Sheikh Shakhbut became the next Ruler of Abu Dhabi and appointed Hazza as his wali or Representative to the Western Region. Well-versed in tribal affairs and commanding widespread respect, Hazza was keen on falconry, a love for the sport that was shared by his younger brother, Zayed, who was the Ruler's Representative in the Eastern Region.

Hazza led a mission to Saudi Arabia in 1922, representing his brother and earning a rebuke from the British as they reserved to themselves all foreign relations of the Trucial States, the result of the 'Exclusive Agreement' of 1892.

He was present at the first 'spudding in' of Abu Dhabi's first exploratory drilling at Ras Al Sadr, in February 1950. This well was eventually, however, found to be dry (the deepest ever drilled in the area at 13,000 feet) and it wasn't until October 1960 that oil was found in commercial quantities in Abu Dhabi.

Of the many tribal disputes, Hazza was to rule over, one was to have British explorer Wilfred Thesiger's Bedouin guide freed from Sharjah prison - Salim Bin Ghabaishah, a Rashidi, went raiding with the Awamir in 1950 and was captured by the Bani Qitab. Hazza's intervention was enough to secure Ghabaishah's release.

== Buraimi dispute ==
Hazza lived in the Liwa Oasis, in the village of Mariyah and his authority spanned Liwa, the Batin, Batinah, Qufa, Saruq, Ramlat Al Hamra and Bainunah. He was responsible for maintaining the peace between the (often fractious) Bedouin tribes, collecting Zakat and undertaking the application of law and maintaining the stability and security of the region. Not least of his challenges were continued encroachments on the territory under his control by the Saudi Arabian oil company, ARAMCO, and in 1949, Hazza and the British agent, P. D. Stobart, undertook a fact-finding tour of the border areas to the south of Abu Dhabi, which led to a protest being made to Saudi Arabia. These incidents formed part of a pattern of Saudi incursions which was eventually to lead to the occupation of Buraimi by an armed Saudi force, an action which sparked the Buraimi Dispute of 1952-1954. Together with Zayed, Hazza attended the Geneva Court in September 1955 on behalf of his brother, during attempts to arbitrate the Buraimi Dispute.

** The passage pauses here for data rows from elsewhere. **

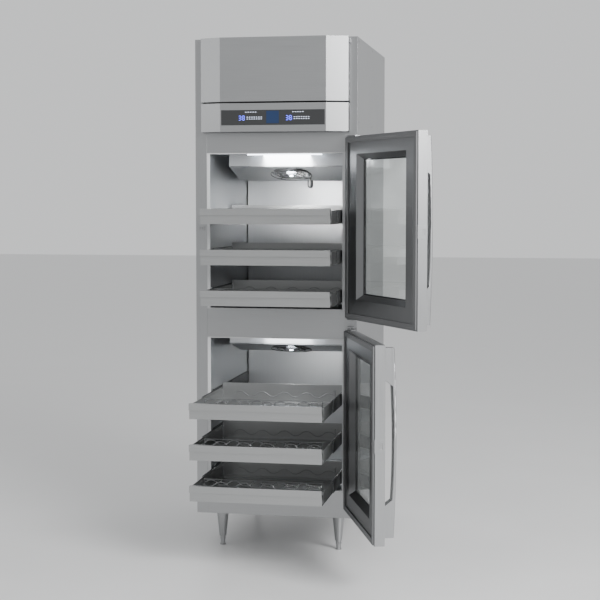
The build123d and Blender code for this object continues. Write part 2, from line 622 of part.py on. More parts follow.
def drawer_rack(name, front, top):
    """Wire cradle laid in a tray: upright wavy frames standing on two rails along the tray's floor."""
    pitch = 2 * WIRE_R + WIRE_GAP
    rail_z = top - DRAWER_H + TRAY_T + WIRE_R + JOINT
    sill_z = rail_z + pitch
    end = WAVES * WAVE_P / 4
    with BuildPart() as rack:
        for distance, drop, sign, barred, first, post_drop in WAVE_FRAMES:
            y = front + distance
            line, section = wave_wire(y, top - drop, sign, first)
            sweep(section, path=line)
            post = (sill_z + pitch / 2, top - post_drop)
            for side in (-1, 1):
                rod((side * (end + pitch), y, sum(post) / 2), WIRE_R, post[1] - post[0])
                if first:
                    hook = (side * (end + pitch), y + WIRE_R - HOOK / 2, post[1] + pitch / 2)
                    rod(hook, WIRE_R, HOOK, (0, 1, 0))
            bars = (sill_z, post[1] + pitch / 2) if barred else (sill_z,)
            for z in bars:
                rod((0, y, z), WIRE_R, 2 * (end + pitch + WIRE_R), (1, 0, 0))
        rail_y = (front + WAVE_FRAMES[0][0] - 20, front + WAVE_FRAMES[-1][0] + 20)
        for side in (-1, 1):
            rod((side * (end + pitch), sum(rail_y) / 2, rail_z), WIRE_R, rail_y[1] - rail_y[0], (0, 1, 0))
    save(rack, f"{name}_rack")


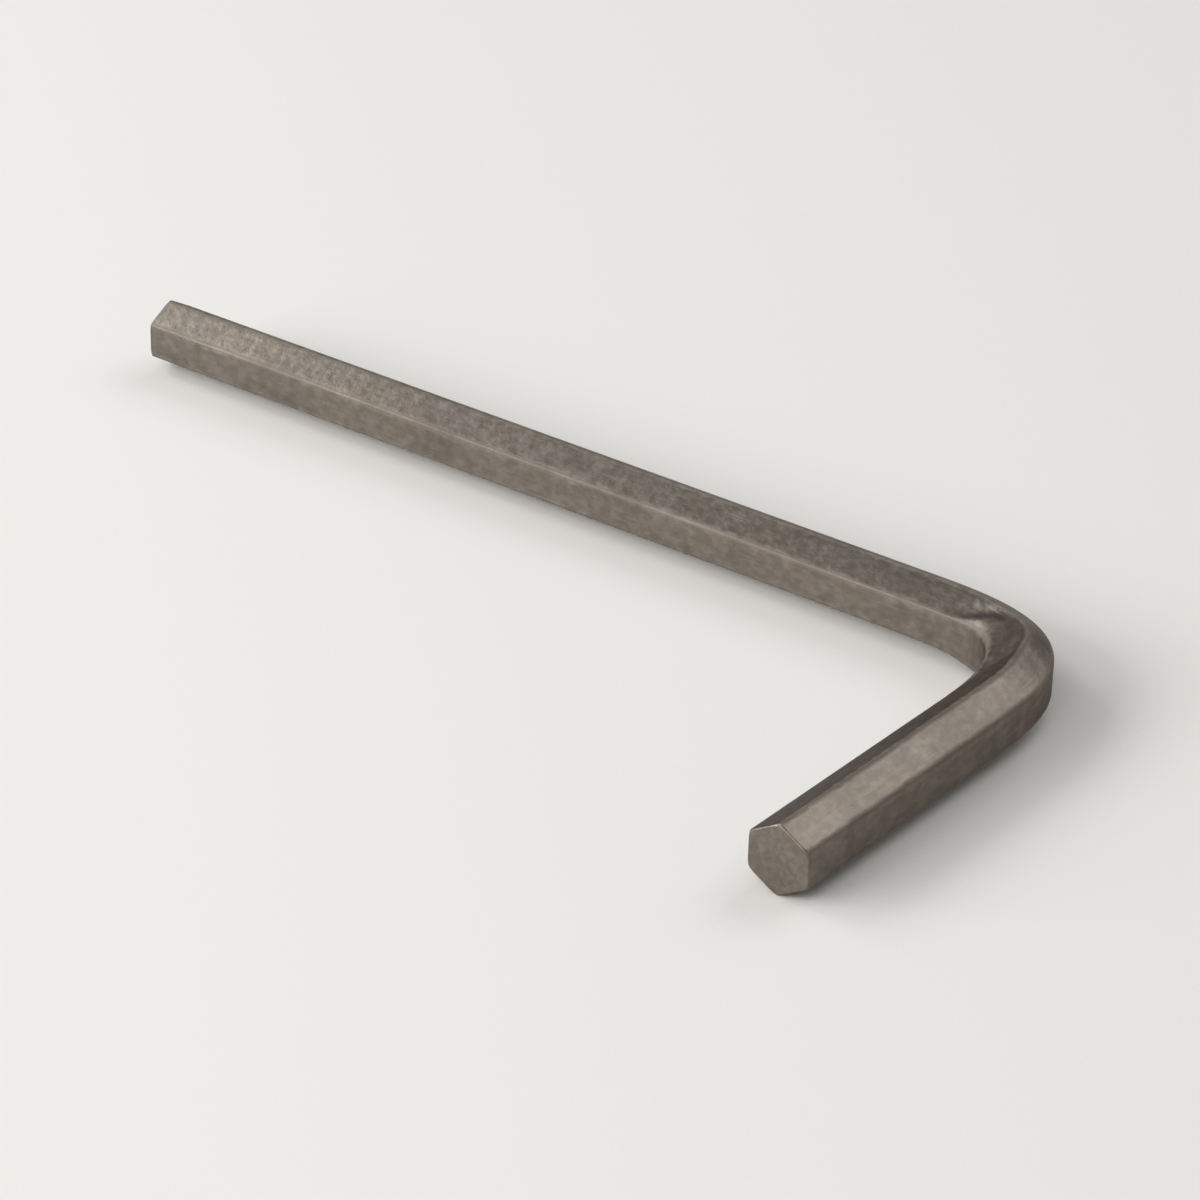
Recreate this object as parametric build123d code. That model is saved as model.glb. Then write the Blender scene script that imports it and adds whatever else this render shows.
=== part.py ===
from build123d import *
import math
import os

# Hex key for 4 mm socket screws: one piece of hexagonal steel bar, bent once into an L.
# It lies on its side, as it comes to rest on a bench: both arms are level, the long one
# along X and the short one along Y, and the bar stands on its lowest corner edges.
# Two flats of the bar face into and out of the bend, and two corners point up and down.
# The origin is on the bench, under the middle of the key's outline. Millimetres, +Z up.

# The bar
ACROSS_FLATS = 4.0
CORNER_RADIUS = 0.2         # the drawn bar's six long edges

# The two arms, each from its end face to the outer flat of the other
LONG_ARM = 74.0
SHORT_ARM = 31.5

# The bend: the curvature rises and falls smoothly along it, and is sharpest in the middle
BEND_LENGTH = 18.5          # of centreline that is not straight
BEND_ANGLE = math.pi / 2
BEND_STEPS = 400            # of centreline that are added up
BEND_SECTIONS = 11          # that the bend's surface passes through

# How the section gives way in the middle of the bend, as fractions of the bar
INNER_SPREAD = 0.25         # the inner flat is squeezed wider
OUTER_SPREAD = -0.05        # the outer flat is stretched narrower
FLAT_DRIFT = -0.048         # both flats move towards the inside of the bend
CORNER_DRIFT = 0.026        # the top and bottom corners move towards the outside

# The ends: the six corners are turned off, down to a circle a little over the flats
END_CIRCLE_RADIUS = 2.15
END_CHAMFER_ANGLE = math.radians(45)

CORNER_REACH = ACROSS_FLATS / math.sqrt(3)
ROUNDED_REACH = CORNER_REACH - CORNER_RADIUS * (2 / math.sqrt(3) - 1)


def hexagon_corners(give):
    """Six corners (outward, up) of the section, squeezed by 'give' from 0 to 1."""
    half = ACROSS_FLATS / 2
    outer = half + give * FLAT_DRIFT * ACROSS_FLATS
    inner = -half + give * FLAT_DRIFT * ACROSS_FLATS
    ridge = give * CORNER_DRIFT * ACROSS_FLATS
    outer_up = CORNER_REACH / 2 * (1 + give * OUTER_SPREAD)
    inner_up = CORNER_REACH / 2 * (1 + give * INNER_SPREAD)
    return [
        (ridge, CORNER_REACH),
        (inner, inner_up),
        (inner, -inner_up),
        (ridge, -CORNER_REACH),
        (outer, -outer_up),
        (outer, outer_up),
    ]


def section(give, plane):
    """The bar's section as a face on a plane whose X is outward and whose Y is up."""
    outline = make_face(Polyline(*hexagon_corners(give), close=True))
    return plane * fillet(outline.vertices(), CORNER_RADIUS)


def heading(along):
    """The angle turned by a fraction 'along' of the bend's length."""
    return BEND_ANGLE * (along - math.sin(2 * math.pi * along) / (2 * math.pi))


def bend_points():
    """The centreline from the long arm's end of the bend, one point for each step."""
    step = BEND_LENGTH / BEND_STEPS
    points = [(0.0, 0.0)]
    for index in range(BEND_STEPS):
        angle = heading((index + 0.5) / BEND_STEPS)
        x, y = points[-1]
        points.append((x + step * math.cos(angle), y - step * math.sin(angle)))
    return points


def plane_across(x, y, angle):
    """The plane across the bar at a point of its centreline, facing along the bar."""
    outward = (math.sin(angle), math.cos(angle), 0)
    forward = (math.cos(angle), -math.sin(angle), 0)
    return Plane(origin=(x, y, ROUNDED_REACH), x_dir=outward, z_dir=forward)


def end_ring(plane):
    """What is turned off the corners of an end face that lies on the plane."""
    reach = CORNER_REACH + 1
    depth = (reach - END_CIRCLE_RADIUS) / math.tan(END_CHAMFER_ANGLE)
    start = (END_CIRCLE_RADIUS, 0, 0)
    profile = make_face(Polyline(start, (reach, 0, 0), (reach, 0, -depth), close=True))
    return plane * revolve(profile, axis=Axis.Z)


def make_hex_key():
    points = bend_points()
    run_x, run_y = points[-1]

    # The long arm's centreline starts the bend here, and the short arm's takes over from it.
    start_x = LONG_ARM / 2 - ACROSS_FLATS / 2 - run_x
    start_y = SHORT_ARM / 2 - ACROSS_FLATS / 2
    long_straight = start_x + LONG_ARM / 2
    short_straight = start_y + run_y + SHORT_ARM / 2

    sections = []
    for number in range(BEND_SECTIONS):
        along = number / (BEND_SECTIONS - 1)
        give = math.sin(math.pi * along) ** 2
        x, y = points[round(along * BEND_STEPS)]
        plane = plane_across(start_x + x, start_y + y, heading(along))
        sections.append(section(give, plane))

    bend = loft(sections)
    long_bar = extrude(sections[0], amount=long_straight, dir=(-1, 0, 0))
    short_bar = extrude(sections[-1], amount=short_straight, dir=(0, -1, 0))
    key = bend + long_bar + short_bar

    long_end = Plane(
        origin=(-LONG_ARM / 2, start_y, ROUNDED_REACH),
        x_dir=(0, 1, 0),
        z_dir=(-1, 0, 0),
    )
    short_end = Plane(
        origin=(start_x + run_x, -SHORT_ARM / 2, ROUNDED_REACH),
        x_dir=(1, 0, 0),
        z_dir=(0, -1, 0),
    )
    key -= end_ring(long_end)
    key -= end_ring(short_end)
    return key


os.makedirs("parts", exist_ok=True)
hex_key = make_hex_key()
export_step(hex_key, "parts/hex_key.step")
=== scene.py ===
import bpy
import math
from mathutils import Matrix, Vector


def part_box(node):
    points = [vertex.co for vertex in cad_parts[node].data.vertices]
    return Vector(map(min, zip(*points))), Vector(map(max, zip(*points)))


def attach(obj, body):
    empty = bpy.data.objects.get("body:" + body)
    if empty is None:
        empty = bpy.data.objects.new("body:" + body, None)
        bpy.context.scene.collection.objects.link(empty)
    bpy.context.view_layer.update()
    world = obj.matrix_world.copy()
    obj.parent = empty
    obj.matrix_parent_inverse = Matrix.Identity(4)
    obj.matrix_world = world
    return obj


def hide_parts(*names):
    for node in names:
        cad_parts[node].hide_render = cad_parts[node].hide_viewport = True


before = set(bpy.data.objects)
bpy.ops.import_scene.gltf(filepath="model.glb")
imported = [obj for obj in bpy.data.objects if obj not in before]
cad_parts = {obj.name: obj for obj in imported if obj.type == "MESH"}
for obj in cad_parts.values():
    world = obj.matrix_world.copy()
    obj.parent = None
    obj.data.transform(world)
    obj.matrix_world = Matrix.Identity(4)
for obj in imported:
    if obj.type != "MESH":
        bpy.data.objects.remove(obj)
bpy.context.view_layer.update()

# The key is one length of cold-drawn hexagonal tool steel, 4 mm across flats, bent cold to
# an L. The section gives way where the bend is sharpest, and the corners are turned off at
# both ends, so that either end enters a screw's socket.
MM = 0.001
ACROSS_FLATS = 4.0 * MM
CORNER_RADIUS = 0.2 * MM
BEND_LENGTH = 18.5 * MM
END_CIRCLE_RADIUS = 2.15 * MM
END_CHAMFER_EASE = 0.05 * MM
END_EDGE_BREAK = 0.09 * MM

# What the middle of the bend does to the section: the inner flat grows and the outer one
# shrinks by a share of its width, and flats and corners drift outward or inward.
INNER_SPREAD = 0.25
OUTER_SPREAD = -0.05
FLAT_DRIFT = -0.048 * ACROSS_FLATS
CORNER_DRIFT = 0.026 * ACROSS_FLATS
SADDLE_DRIFT = -0.09 * ACROSS_FLATS
CREASE_DRIFT = 0.15 * ACROSS_FLATS
CREASE_SHARPNESS = 8.0

# The squeezed metal inside the bend: a wedge that stands up, and a valley along its edge.
# The two shares are of a facet's width, on each side of the line where the wedge begins.
WEDGE_HEIGHT = 0.12 * MM
WEDGE_LENGTH_SHARE = 0.62
WEDGE_SLOPE_SHARE = 0.3
VALLEY_DEPTH = 0.18 * MM
VALLEY_SLOPE_SHARE = 0.75

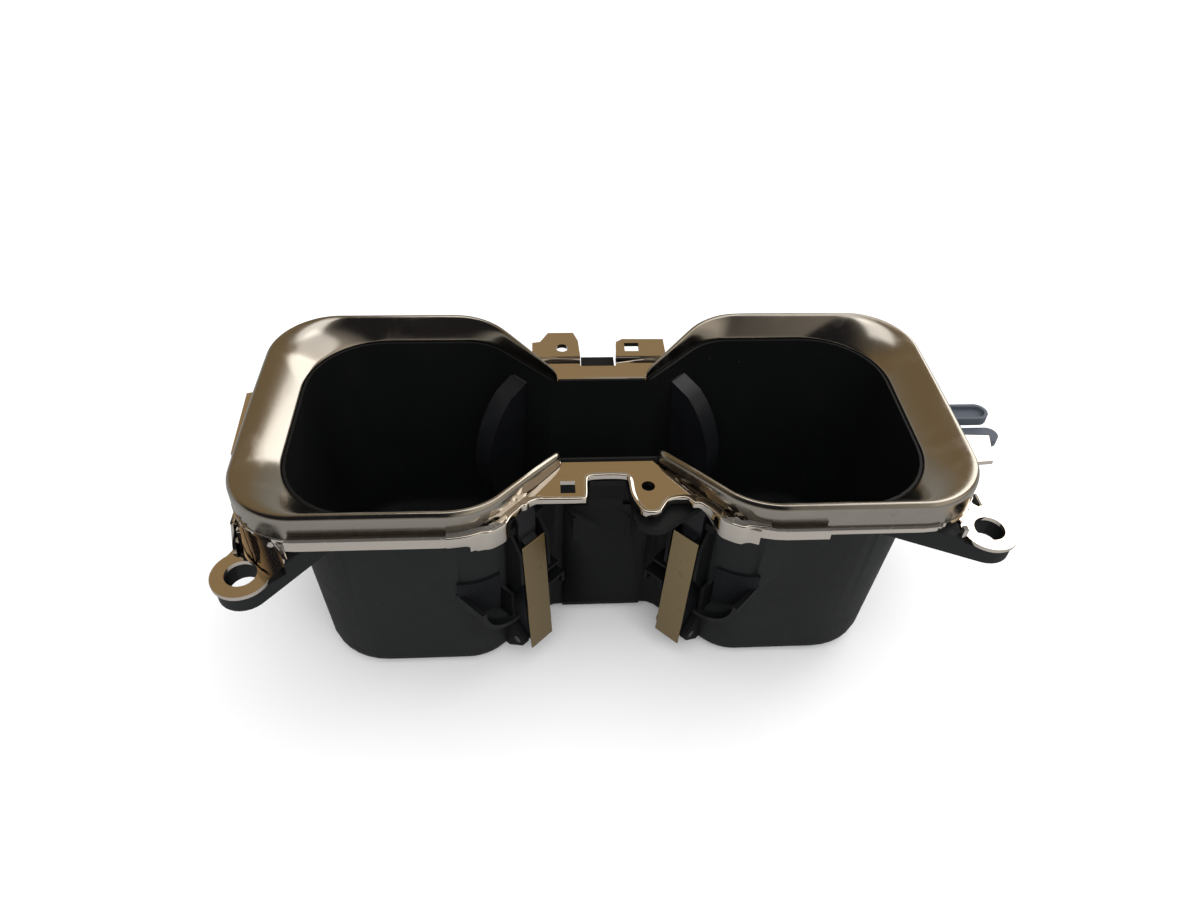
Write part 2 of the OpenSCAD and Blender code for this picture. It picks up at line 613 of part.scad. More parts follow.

However, the arbitration failed when the British and Belgian representatives walked out, and the British resolved to unilaterally abrogate the Standstill Agreement and themselves invade Buraimi.

== Death ==
Hazza's health was declining at the time of the Buraimi Dispute, and despite undergoing treatment in the United States and India, he died on 20 January 1958.

== Personal life ==
He was a close friend of Sheikh Rashid bin Saeed Al Maktoum, the Ruler of Dubai. He married twice, both times to a cousin from the lineage of Zayed bin Khalifa Al Nahyan, but had no children. His first wife was Sheikha Maryam bint Said bin Zayed bin Khalifa. After her death, he married Sheikha Maryam bint Hamdan bin Zayed bin Khalifa.

== Legacy ==
He has falajes named after him in the Western and Eastern Regions of Abu Dhabi, respectively Bed‘ Hazza‘ and Falaj Hazza‘.